Laibach, parle ici des peuples et aborde encore une autre facette de ce qu'est le folklore, au-delà de ses manifestations culturelles. Le folklore, c'est également l'histoire commune d'un peuple, dans la notion de pays, d'état souverain. Et qui dit pays, dit hymne national. 

Laibach s'attaque ici à une réécriture pertinente et radicale des hymnes nationaux de quatorze pays (incluant le Vatican), poursuivant son questionnement du folklore contemporain, déjà abordé avec la reprise d'hymnes de musique populaire. Laibach propose une interrogation constante, matérialisée par l'autopsie minutieuse de ce qu'est le folklore populaire, étatique, politique et totalitaire.



Negură Bunget - OM


Negură Bunget, sont, selon leur propre définition, un "brouillard sombre qui vient d'une forêt profonde". Fer de lance depuis 1994 d'un black metal pour le moins singulier, les Roumains proposent une musique qui ne peut être separée de la notion de folklore. En effet, Negură Bunget propose une musique progressive qui explore le folklore roumain et, plus généralement, tout le folklore de la région des Carpates.

Véritable hommage et exploration méticuleuse d'un folklore typiquement européen, jusque dans la langue : la plupart des textes de Negură Bunget sont en ancien roumain et l'incorporation d'instruments traditionnels régionaux est fréquente.

Dans ce sens, Negură Bunget se rapproche d'une vision très absolue du black metal. Musique exaltante par excellence, le black metal puise ses origines dans l'interrogation absolue de la nature, sa contemplation, le questionnement sur la valeur mystique des éléments, bien avant que ce genre soit récupéré par une quelconque notion de nationalisme ou de politisation bas du front.

Il est bien souvent malheureux de voir Negură Bunget programmé, notamment en France, côte à côte avec des groupes aux idéologies plus que nationalistes.

Negură Bunget incarne une vision très large du folklore, et son exploration contemporaine d'un point de vue artistique et mythologique, avec pour ambition de faire revivre, et de faire perdurer, des spécificités folkloriques bien abîmées par la christianisation de l'Europe.



Death In June -  Nada!


La musique de Death In June a bien souvent été définie comme de la néofolk, de la darkfolk, sans oublier leurs racines post-punk au début de leur carrière.
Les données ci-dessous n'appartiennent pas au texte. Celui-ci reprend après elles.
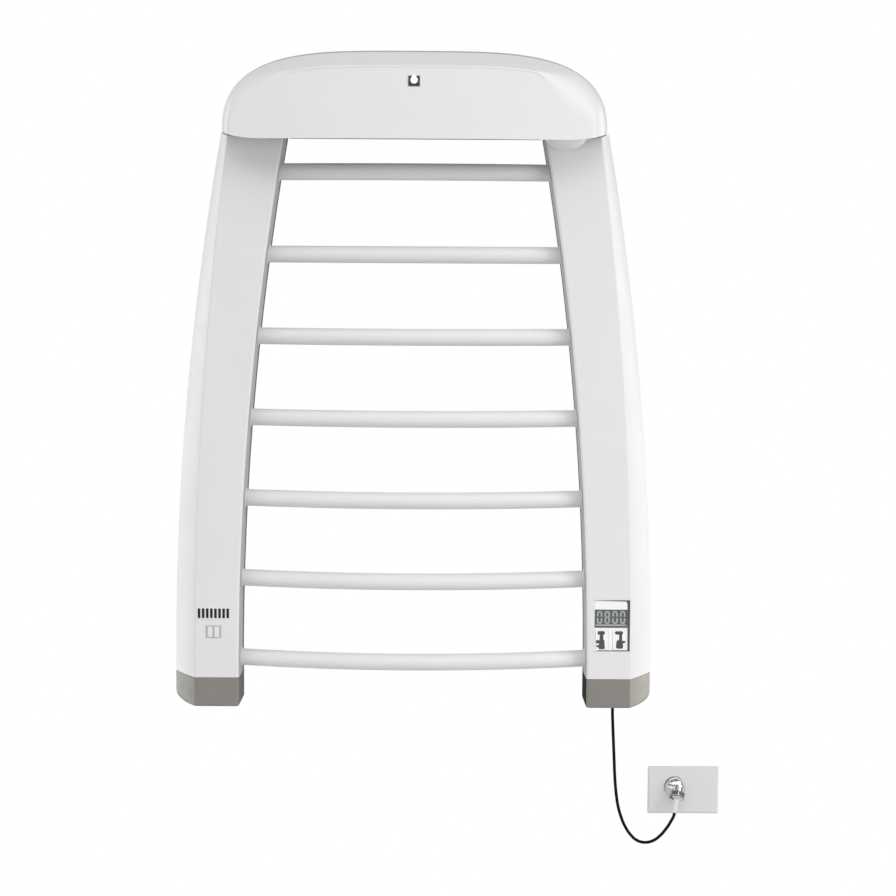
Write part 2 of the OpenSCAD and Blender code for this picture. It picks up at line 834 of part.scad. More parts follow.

Véritable kaléidoscope musical et référentiel, Death In June est un projet riche, complexe et, comme bien souvent dans ce genre de cas (coucou Laibach), sujet à nombreuses controverses politiques.
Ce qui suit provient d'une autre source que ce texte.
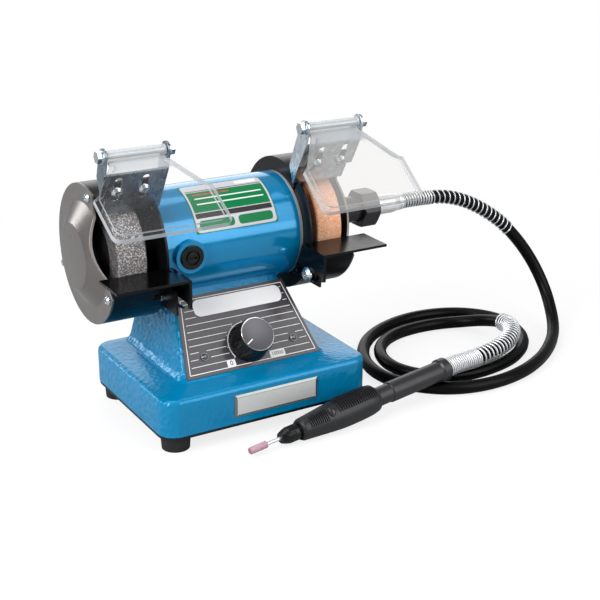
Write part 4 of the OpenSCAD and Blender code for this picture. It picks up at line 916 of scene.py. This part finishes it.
def addKnob(k):
    place = onPanel @ Matrix.Translation((0, panel["knobUp"], 0))
    bm = bmesh.new()
    face, rim, skirt, flare = k["face"], k["rim"], k["skirt"], k["flare"]
    shaft, low, gap, high = k["shaft"], -k["sunk"], k["gap"], k["height"]
    shell = turn(bm, [
        (0, low), (shaft, low), (shaft, gap), (6.5, gap), (flare - 0.4, gap), (flare, 1.0),
        (flare - 0.3, 2.4), (skirt, 4.2), (skirt - 0.2, 9), (rim, high - 2.2), (rim - 0.2, high - 1.2),
        (face, high - 0.6), (face - 0.5, high - 0.5), (0, high - 0.5)], k["ribs"] * 4)
    for vert in shell:
        if k["ribsFrom"] < vert.co.z < high - k["ribsShort"] and vert.co.xy.length > k["wall"]:
            wave = math.cos(k["ribs"] * math.atan2(vert.co.y, vert.co.x))
            vert.co.xy *= 1 - k["ribDepth"] * (0.5 - 0.5 * wave) / vert.co.xy.length
    finishPiece("knob_body", bm, "blackPlastic", "knob", ["speed_knob"], 50, place=place)
    bm = bmesh.new()
    top = high - 0.52
    turn(bm, [(0, top), (face - 0.2, top), (face - 0.2, top + 0.15), (face - 0.45, top + 0.3),
              (face - 0.8, top + 0.12), (0, top + 0.12)], 96)
    for part in bm.faces:
        part.material_index = int(part.calc_center_median().xy.length > face - 0.9)
    finishPiece("knob_face", bm, ["knobFace", "knobRim"], "knob", place=place)
    bm = bmesh.new()
    pointer = Matrix.Rotation(math.radians(k["pointerTurn"]), 4, "Z")
    pointer @= Matrix.Translation((k["pointerOut"], 0, top + 0.16))
    block(bm, k["pointer"], place @ pointer)
    finishPiece("knob_pointer", bm, "printWhite", "knob")


addKnob(knob)
print("panel printed")


# centre is along the base's front and up it, and each layer is (how far out, inset)
plate = {"centre": (3.5, 25), "width": 63, "height": 15.5, "corner": 0.5,
         "layers": ((0, 0), (0.35, 0), (1.15, 1.5), (1.2, 1.8))}


def addNamePlate(p):
    bm = bmesh.new()
    x, z = p["centre"]
    place = Matrix.Translation((x, -casting["depth"] / 2, z)) @ Matrix.Rotation(math.radians(90), 4, "X")
    wide, tall = p["width"] / 2, p["height"] / 2
    loft(bm, [roundedRing(inset - wide, wide - inset, inset - tall, tall - inset, p["corner"], out, 4, 1)
              for out, inset in p["layers"]])
    for face in bm.faces:
        face.material_index = int(face.normal.z < 0.99)  # all but the flat front
    finishPiece("plate_bevelled", bm, ["plateSilver", "plateEdge"], "root", ["name_plate"],
                sharp=12, place=place)


label = {"radius": 37.5, "sunk": 0.03, "step": 1.5, "patches": [
    # finish, left and right along the barrel, low and high in degrees up from the front, corner, lift
    ("printGrey", -26.4, 33.4, 20.8, 80.2, 2.5, 0.03),
    ("printGreen", -25, 32, 42, 68, 0.6, 0.06),
    ("printBlack", -25, 32, 35.5, 41, 0.3, 0.06),
    ("printBlack", -25, 32, 69.2, 70.2, 0.2, 0.06),
    ("printGreen", -24, 2, 23.5, 33, 2.2, 0.06),
    ("printGreen", 5, 31, 23.5, 33, 2.2, 0.06),
    ("printWhite", -21, 29, 57.5, 59, 0.2, 0.09),
    ("printWhite", -21, 29, 50.5, 52, 0.2, 0.09),
    ("printRed", -21, 6, 63, 64.6, 0.2, 0.09),
    ("printWhite", 14, 30, 72.6, 78, 1.2, 0.06),
]}


def curvedPatch(bm, left, right, low, high, corner, lift):
    # a thin patch on the barrel with rounded corners
    rings = []
    radius, sunk = label["radius"], label["sunk"]
    arc = math.radians(high - low) * radius
    count = max(6, round((high - low) / label["step"]))
    for k in range(count + 1):
        s = arc * (1 - math.cos(math.pi * k / count)) / 2
        edge = min(s, arc - s)
        inset = corner - math.sqrt(max(0, corner ** 2 - (corner - edge) ** 2)) if edge < corner else 0
        turned = math.radians(low) + s / radius
        rings.append([spindle + Vector((x, -r * math.cos(turned), r * math.sin(turned))) for x, r in (
            (left + inset, radius - sunk), (right - inset, radius - sunk),
            (right - inset, radius + lift), (left + inset, radius + lift))])
    loft(bm, rings)


def addLabel(p):
    for k, (finish, *patch) in enumerate(p["patches"]):
        bm = bmesh.new()
        curvedPatch(bm, *patch)
        finishPiece("label_patch_" + str(k), bm, finish, sharp=40)


addNamePlate(plate)
addLabel(label)
print("plate and label made")


# slopes in degrees; faces this near the hinge are its tube, and those that turn from the sheet's own normal
# past the cosine in facing are the sheet's edges
shield = {"left": (30, "clearLeft"), "right": (38, "clearRight"), "tube": 3.8, "facing": 0.6, "edge": 0.3}


def addShield(side):
    name = side + "_shield"
    bm = fromNode(name)
    slope, clear = shield[side]
    across = Vector((0, -math.sin(math.radians(slope)), math.cos(math.radians(slope))))
    hinge = Vector(hinges[side])
    bm.normal_update()
    for face in bm.faces:
        centre = face.calc_center_median()
        reach = (Vector((centre.y, centre.z)) - hinge).length
        if reach < shield["tube"]:
            face.material_index = 2
        elif abs(face.normal.dot(across)) < shield["facing"]:
            face.material_index = 1
    body = body_of(nodes[name])[0]
    piece = finishPiece(name + "_clear", bm, [clear, "clearEdge", "clearTube"], body, [name],
                        normals=False)
    rounded(piece, shield["edge"], 35)


addShield("left")
addShield("right")
print("shields made")


# the brackets take the zinc in its painted dark and painted light tones
for kind, onLeft, onRight, width in (
        ("rest", "satinBlack", "satinBlack", 0.3), ("bracket", "zincLeft", "zincRight", 0.25),
        ("guard", "drumBlack", "drumBlack", 0.3), ("guard_cover", "coverGrey", "coverGrey", 0.45),
        ("end_bracket", "bareCasting", "bareCasting", 0.3)):
    softened("left_" + kind, onLeft, width)
    softened("right_" + kind, onRight, width)
softened("coupling_nut", "nutBlack", 0.3)
softened("brush_caps", "blackPlastic", 0.25)
bracketLean = math.radians(30)
fromBracket = (0, -math.cos(bracketLean), -math.sin(bracketLean))
# where the heads look on each side, and the recess's width and depth
for nodeName, onLeft, onRight, width, depth in (
        ("cover_screws", (-1, 0, 0), (1, 0, 0), 3.6, 0.9),
        ("rest_screws", (1, 0, 0), (-1, 0, 0), 5.6, 1.3),
        ("bracket_screws", fromBracket, fromBracket, 4.4, 1.1)):
    crossed(nodeName, {-1: onLeft, 1: onRight}, width, depth)
print("edges softened")


# metres; the camera sees the floor in its own colour and glowing white by a share, which rises from near to
# far round the object, and everything else sees the darker colour
ground = {"half": 6, "seen": (0.92, 0.92, 0.92, 1), "others": (0.4, 0.41, 0.42, 1), "middle": (0.08, 0, 0),
          "near": 0.22, "far": 0.5, "white": 0.8}
sky = {"colour": (0.96, 0.98, 1.0, 1), "strength": 0.34}


def addFloor(g):
    bm = bmesh.new()
    bmesh.ops.create_grid(bm, x_segments=1, y_segments=1, size=g["half"])
    floor = addObject("floor", meshOf("floor", bm))
    look = Finish("floorPale", {"Roughness": 0.6, "Specular IOR Level": 0.15})
    seen = look.node("LightPath", out="Is Camera Ray")
    look.feed("Base Color", look.mix(seen, g["others"], g["seen"]))
    glow = look.node("Emission")
    across, deep, _ = look.parts(look.at(shift=g["middle"]))
    away = look.soft((across * across + deep * deep).root(), g["near"], g["far"])
    white = seen * (away * (1 - g["white"]) + g["white"])
    blend = look.node("MixShader", {}, {0: white, 1: Wire(look, look.shader.outputs[0]), 2: glow})
    look.tree.links.new(blend.out, look.tree.nodes["Material Output"].inputs["Surface"])
    floor.data.materials.append(look.material)


def addWorld(s):
    # plain light from all sides, and white where the camera sees past the floor
    world = bpy.data.worlds.new("studio")
    world.use_nodes = True
    bpy.context.scene.world = world
    tree = world.node_tree
    light = tree.nodes["Background"]
    path, white, choose = (tree.nodes.new("ShaderNode" + kind)
                           for kind in ("LightPath", "Background", "MixShader"))
    light.inputs["Color"].default_value = s["colour"]
    light.inputs["Strength"].default_value = s["strength"]
    white.inputs["Color"].default_value = (1, 1, 1, 1)
    for source, socket in zip((path.outputs["Is Camera Ray"], light.outputs[0], white.outputs[0]),
                              choose.inputs):
        tree.links.new(source, socket)
    tree.links.new(choose.outputs[0], tree.nodes["World Output"].inputs["Surface"])


# name, place, what it looks at, width and height, watts
softBoxes = (
    ("left", (-900, -300, 640), (0, 0, 90), (600, 800), 13.5),
    ("above", (-80, 100, 1000), (20, 0, 60), (1100, 600), 3.4),
    ("front", (560, -900, 620), (20, 0, 120), (900, 1050), 7.5),
    ("side", (-700, 1000, 400), (-90, 0, 150), (420, 420), 3.2),
    ("back", (500, 900, 420), (60, 0, 90), (900, 600), 2.5))


def addSoftBox(name, place, aim, size, power):
    data = bpy.data.lights.new("soft_box_" + name, "AREA")
    data.shape = "RECTANGLE"
    data.size, data.size_y = (v * mm for v in size)
    data.energy = power
    lamp = addObject("soft_box_" + name, data)
    lamp.location = Vector(place) * mm
    lamp.rotation_euler = (Vector(place) - Vector(aim)).to_track_quat("Z", "Y").to_euler()


addFloor(ground)
addWorld(sky)
for box in softBoxes:
    addSoftBox(*box)
bpy.context.scene.view_settings.view_transform = "Standard"
print("stage lit")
On connait l'utilisation parfois obscure de Douglas P. de certains éléments visuels du IIIe Reich. Mais il serait réducteur de limiter l'exploration historique qu'a opéré Death In June à une fascination premier degré pour l'Allemagne nazie. Death In June a, sur près de 35 ans de carrière, analysé le folklore européen, que ce soit d'un point de vue historique, symbolique et occulte, en passant par l'iconographie, la recherche sur le symbolisme, ou encore via l'incorporation de structures musicales relevant de la musique folklorique.

S'il y a bien une chose à retenir de Deah In June, c'est tout d'abord une immense richesse musicale, et une exploration touffue des cultures folkloriques païennes et pré-chrétiennes.
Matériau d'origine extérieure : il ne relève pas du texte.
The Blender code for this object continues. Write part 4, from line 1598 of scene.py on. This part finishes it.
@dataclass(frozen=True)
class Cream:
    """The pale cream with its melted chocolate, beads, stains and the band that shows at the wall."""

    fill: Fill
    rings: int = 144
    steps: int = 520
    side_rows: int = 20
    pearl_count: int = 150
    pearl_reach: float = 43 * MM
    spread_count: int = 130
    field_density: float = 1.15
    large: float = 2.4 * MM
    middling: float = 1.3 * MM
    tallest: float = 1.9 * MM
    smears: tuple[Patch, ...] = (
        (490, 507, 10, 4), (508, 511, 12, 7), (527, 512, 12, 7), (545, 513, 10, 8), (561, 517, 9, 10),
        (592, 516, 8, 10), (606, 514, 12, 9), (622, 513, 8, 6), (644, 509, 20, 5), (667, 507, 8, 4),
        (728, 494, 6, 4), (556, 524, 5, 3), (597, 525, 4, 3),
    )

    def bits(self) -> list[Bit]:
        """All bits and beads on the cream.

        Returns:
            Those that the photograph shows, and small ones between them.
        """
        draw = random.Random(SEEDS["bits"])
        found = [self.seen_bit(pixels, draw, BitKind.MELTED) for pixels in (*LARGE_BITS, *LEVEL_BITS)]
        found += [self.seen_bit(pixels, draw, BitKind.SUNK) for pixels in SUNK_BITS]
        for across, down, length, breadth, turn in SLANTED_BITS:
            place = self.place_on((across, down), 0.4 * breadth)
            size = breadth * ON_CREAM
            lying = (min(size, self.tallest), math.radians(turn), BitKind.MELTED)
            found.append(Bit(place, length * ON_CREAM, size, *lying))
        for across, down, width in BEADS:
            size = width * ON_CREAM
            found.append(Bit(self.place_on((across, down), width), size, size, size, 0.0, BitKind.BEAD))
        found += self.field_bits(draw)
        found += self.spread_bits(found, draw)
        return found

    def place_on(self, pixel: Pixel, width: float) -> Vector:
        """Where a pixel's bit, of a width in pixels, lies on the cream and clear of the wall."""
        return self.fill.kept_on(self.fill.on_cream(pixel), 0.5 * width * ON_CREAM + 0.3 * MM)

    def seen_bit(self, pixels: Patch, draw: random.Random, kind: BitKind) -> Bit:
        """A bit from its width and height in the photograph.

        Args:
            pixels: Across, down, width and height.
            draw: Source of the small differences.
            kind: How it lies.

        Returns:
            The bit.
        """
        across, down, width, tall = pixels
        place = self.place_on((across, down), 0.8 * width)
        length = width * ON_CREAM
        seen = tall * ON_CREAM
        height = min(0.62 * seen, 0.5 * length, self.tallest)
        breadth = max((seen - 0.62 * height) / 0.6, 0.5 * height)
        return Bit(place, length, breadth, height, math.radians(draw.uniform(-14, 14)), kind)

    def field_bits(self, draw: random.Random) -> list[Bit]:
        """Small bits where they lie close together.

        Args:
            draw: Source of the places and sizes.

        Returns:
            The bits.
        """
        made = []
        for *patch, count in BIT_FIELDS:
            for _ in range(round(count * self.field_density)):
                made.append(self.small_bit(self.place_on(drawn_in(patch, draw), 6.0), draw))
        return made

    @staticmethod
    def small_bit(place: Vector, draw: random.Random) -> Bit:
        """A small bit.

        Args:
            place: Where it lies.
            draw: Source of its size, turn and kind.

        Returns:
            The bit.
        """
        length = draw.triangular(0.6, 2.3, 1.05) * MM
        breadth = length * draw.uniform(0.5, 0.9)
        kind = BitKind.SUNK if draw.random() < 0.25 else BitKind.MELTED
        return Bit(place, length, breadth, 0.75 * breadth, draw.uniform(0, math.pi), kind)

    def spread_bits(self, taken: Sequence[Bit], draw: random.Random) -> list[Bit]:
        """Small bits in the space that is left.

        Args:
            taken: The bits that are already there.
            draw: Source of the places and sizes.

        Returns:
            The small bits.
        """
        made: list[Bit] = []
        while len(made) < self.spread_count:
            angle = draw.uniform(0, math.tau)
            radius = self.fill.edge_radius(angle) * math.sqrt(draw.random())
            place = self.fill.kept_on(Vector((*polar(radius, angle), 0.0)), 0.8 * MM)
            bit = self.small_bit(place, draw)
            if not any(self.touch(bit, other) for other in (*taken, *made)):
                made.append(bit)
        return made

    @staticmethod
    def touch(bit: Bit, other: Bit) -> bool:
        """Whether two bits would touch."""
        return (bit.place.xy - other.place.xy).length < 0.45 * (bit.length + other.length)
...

Current 93 - All The Pretty Little Horses


Il est difficile de parler de Death In June sans aborder Current 93. En effet, David Tibet est une pierre angulaire à ces deux projets. Passionné d'occultisme, de paganisme germanique, Tibet livre avec Current 93, une exploration du folklore dans le sens où ce dernier est une manifestation de l'imaginaire commun à toutes les sociétés humaines, dans l'imaginaire, l'occulte, le païen, avant les dogmes uniformisés des grandes religions d'état.

Cette richesse anthropologique est merveilleusement explorée dans la production de Current 93, du paganisme pré-chrétien à l'occultisme de Crowley. Là où Current 93 est singulier, c'est par son fond foncièrement folk, contrebalancé par une forme musicale industrielle, voire expérimentale, en s’intéressant jusqu'à la berceuse, noyau du folklore et de la tradition orale.



Mike Patton - Mondo Cane


Le folklore populaire ne s'exprime pas que dans l'interrogation profonde sur la notion de peuple, de culture. Le folklore peut s'exprimer d'une manière tout aussi pertinente dans les arts du peuple.

C'est la démonstration que nous offre Mike Patton, italophile depuis maintenant quelques années. 
Album très tendre et riche, Mondo Cane est une vue d'ensemble de la chanson populaire italienne des années 50 et 60, de laquelle Patton est tombé littéralement amoureux.

Musique populaire radio par excellence, la variété italienne a cela de singulier que les artistes s'accompagnaient la plupart du temps d'orchestres et non pas de formations pop. 

Patton a réussi, avec Mondo Cane, à livrer un hommage tendre et raffiné à la musique populaire italienne, qui prend ses racines dans la musique napolitaine, musique folklorique par excellence, car existant seulement dans un périmètre géographique très délimité. 

Il est à noter que pour cet album, Patton a réuni un orchestre composé en majorité de musiciens ayant accompagné les chanteurs populaires italiens dans les années 50 et 60. 

Mondo Cane est également le nom d'un film italien de 1962, qui se proposait d'une manière très controversée et provocatrice, de faire le tour des traditions folkloriques les plus incompréhensibles et rebutantes pour un public occidental.

Mondo Cane est une véritable sucrerie auditive, et qui rend, à raison, ses lettres de noblesse à une musique légère, souvent moquée car populaire, mais très riche musicalement, à placer à côté de la singularité harmonique d'un Morricone, grand habitué des hommages de Mike Patton.

Un hommage à la spécificité italienne en termes de musique populaire, car qui dit folklore, dit forcément étude et analyse de la spécificité, de la singularité créative des peuples à travers le temps et les créations artistiques des sociétés.